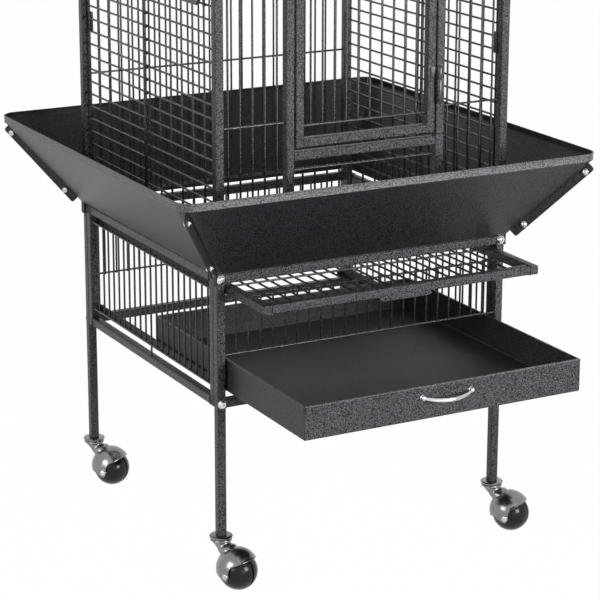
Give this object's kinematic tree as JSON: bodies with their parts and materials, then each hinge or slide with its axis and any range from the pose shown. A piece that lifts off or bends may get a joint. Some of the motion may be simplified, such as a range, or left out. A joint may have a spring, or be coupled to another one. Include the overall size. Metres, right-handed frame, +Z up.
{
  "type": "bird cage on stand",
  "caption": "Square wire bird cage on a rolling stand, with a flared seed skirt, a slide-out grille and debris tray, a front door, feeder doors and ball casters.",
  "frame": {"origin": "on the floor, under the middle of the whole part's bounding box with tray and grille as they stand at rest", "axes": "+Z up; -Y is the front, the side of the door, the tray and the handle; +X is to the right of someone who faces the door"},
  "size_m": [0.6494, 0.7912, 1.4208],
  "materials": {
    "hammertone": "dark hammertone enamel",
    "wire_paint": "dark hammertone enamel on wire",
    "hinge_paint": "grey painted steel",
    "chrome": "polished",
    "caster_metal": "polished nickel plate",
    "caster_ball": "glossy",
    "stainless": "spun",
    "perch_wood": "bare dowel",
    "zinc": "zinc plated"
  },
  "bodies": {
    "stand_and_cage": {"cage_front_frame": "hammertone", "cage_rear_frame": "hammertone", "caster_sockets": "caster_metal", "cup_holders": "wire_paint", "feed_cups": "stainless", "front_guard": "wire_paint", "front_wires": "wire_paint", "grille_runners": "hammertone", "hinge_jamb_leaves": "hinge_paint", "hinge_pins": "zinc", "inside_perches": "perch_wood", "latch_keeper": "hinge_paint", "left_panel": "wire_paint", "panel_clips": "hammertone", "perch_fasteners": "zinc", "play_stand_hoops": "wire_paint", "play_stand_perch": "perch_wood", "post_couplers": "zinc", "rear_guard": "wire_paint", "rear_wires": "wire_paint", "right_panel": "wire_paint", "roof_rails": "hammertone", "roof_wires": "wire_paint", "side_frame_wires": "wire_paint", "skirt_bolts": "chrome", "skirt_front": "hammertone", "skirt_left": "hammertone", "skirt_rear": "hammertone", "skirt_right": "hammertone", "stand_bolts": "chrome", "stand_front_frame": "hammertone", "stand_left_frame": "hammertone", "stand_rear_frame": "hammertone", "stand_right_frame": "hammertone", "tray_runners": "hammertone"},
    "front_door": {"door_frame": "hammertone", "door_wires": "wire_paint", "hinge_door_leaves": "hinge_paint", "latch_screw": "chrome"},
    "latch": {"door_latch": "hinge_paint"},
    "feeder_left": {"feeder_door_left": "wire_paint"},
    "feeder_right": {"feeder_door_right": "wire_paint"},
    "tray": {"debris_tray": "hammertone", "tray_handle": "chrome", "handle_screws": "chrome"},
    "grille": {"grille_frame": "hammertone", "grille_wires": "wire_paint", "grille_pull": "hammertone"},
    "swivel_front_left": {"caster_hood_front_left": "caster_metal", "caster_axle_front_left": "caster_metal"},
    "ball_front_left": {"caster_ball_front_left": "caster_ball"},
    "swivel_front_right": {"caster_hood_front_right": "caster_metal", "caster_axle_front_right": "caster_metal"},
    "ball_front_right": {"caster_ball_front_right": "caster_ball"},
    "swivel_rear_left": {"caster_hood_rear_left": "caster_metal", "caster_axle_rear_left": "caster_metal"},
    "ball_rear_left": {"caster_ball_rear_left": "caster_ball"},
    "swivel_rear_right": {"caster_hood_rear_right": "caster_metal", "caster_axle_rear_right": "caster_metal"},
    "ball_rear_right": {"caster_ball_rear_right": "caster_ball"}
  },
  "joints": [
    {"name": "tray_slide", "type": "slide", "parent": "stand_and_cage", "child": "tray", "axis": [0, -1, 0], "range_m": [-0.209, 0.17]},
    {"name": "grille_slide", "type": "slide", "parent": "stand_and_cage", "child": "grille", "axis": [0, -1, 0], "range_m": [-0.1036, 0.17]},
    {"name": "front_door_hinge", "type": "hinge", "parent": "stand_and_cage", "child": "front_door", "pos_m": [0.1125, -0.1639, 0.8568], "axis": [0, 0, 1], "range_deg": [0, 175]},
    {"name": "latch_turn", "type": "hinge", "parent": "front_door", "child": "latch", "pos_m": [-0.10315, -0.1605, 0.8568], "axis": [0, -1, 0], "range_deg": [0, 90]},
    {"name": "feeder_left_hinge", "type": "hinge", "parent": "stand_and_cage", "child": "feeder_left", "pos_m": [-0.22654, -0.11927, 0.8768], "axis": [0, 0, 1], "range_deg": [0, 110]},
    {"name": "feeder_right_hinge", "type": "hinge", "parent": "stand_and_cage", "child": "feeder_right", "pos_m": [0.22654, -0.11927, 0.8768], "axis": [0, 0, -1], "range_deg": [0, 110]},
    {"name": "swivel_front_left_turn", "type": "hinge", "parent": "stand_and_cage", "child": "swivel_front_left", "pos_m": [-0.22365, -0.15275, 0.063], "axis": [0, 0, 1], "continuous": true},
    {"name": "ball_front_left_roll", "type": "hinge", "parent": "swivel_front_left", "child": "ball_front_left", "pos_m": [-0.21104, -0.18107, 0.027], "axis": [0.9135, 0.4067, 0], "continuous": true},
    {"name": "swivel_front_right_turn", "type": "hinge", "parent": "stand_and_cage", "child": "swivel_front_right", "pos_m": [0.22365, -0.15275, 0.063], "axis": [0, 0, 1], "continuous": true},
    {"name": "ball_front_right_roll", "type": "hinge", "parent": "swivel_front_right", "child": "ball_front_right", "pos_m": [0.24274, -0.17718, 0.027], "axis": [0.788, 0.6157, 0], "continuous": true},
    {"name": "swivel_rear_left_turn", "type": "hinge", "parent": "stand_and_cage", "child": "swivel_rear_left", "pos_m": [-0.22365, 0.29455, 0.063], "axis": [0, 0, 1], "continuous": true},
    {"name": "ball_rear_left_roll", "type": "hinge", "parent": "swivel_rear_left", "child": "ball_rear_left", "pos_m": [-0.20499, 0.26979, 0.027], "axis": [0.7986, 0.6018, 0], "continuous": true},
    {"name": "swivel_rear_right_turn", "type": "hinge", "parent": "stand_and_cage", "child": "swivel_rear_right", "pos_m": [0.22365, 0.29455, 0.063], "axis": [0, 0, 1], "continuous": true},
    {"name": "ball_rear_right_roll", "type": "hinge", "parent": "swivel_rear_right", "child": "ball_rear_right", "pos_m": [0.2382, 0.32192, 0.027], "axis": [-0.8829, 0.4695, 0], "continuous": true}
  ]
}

---

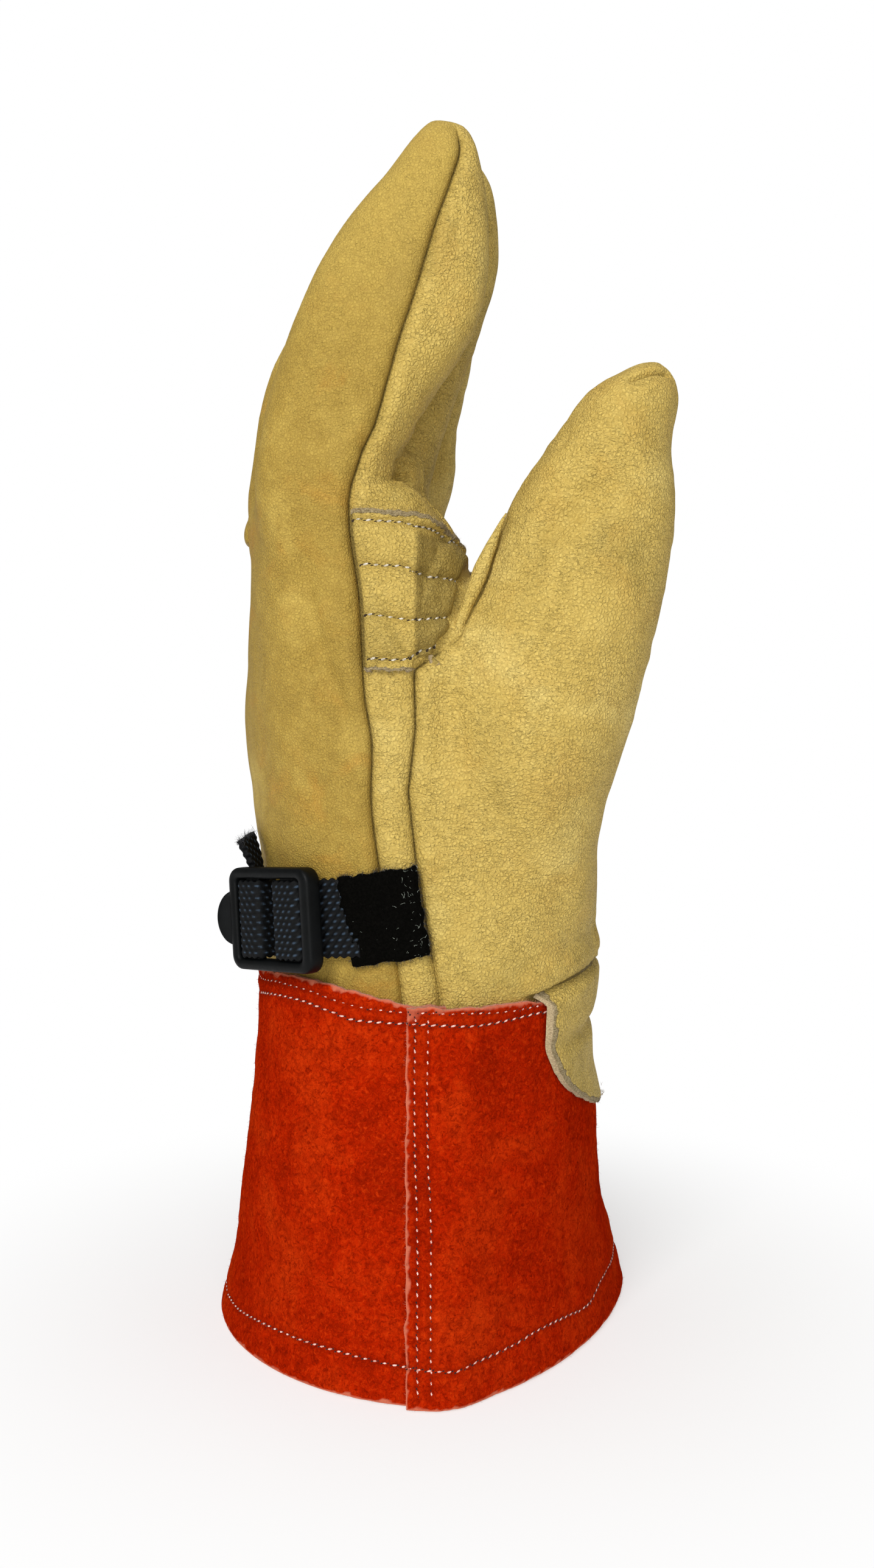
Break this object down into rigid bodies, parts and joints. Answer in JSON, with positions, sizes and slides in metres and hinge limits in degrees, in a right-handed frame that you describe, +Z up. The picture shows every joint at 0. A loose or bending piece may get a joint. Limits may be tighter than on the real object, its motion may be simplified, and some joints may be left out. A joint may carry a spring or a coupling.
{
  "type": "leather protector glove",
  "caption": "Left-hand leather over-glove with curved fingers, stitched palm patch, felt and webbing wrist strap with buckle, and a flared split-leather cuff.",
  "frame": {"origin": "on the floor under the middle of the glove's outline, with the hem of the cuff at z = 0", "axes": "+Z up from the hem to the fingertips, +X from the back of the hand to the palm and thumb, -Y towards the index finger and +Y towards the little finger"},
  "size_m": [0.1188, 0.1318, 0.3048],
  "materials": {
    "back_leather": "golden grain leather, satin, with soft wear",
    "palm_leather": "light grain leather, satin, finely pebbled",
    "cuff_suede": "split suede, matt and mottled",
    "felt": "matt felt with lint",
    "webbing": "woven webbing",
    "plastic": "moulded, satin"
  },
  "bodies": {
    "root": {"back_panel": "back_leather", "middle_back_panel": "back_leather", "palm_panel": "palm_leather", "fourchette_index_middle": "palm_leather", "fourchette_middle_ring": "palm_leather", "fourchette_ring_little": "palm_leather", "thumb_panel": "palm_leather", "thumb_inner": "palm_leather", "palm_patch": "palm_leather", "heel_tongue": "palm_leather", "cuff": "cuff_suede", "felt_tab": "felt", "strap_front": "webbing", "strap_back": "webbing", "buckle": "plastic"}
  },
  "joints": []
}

■ **Problem to work on**:
Return each line of the listing that holds the string "from".

■ **Full answer**:
Give this object's kinematic tree as JSON: bodies with their parts and materials, then each hinge or slide with its axis and any range from the pose shown. A piece that lifts off or bends may get a joint. Some of the motion may be simplified, such as a range, or left out. A joint may have a spring, or be coupled to another one. Include the overall size. Metres, right-handed frame, +Z up.
  "frame": {"origin": "on the floor under the middle of the glove's outline, with the hem of the cuff at z = 0", "axes": "+Z up from the hem to the fingertips, +X from the back of the hand to the palm and thumb, -Y towards the index finger and +Y towards the little finger"},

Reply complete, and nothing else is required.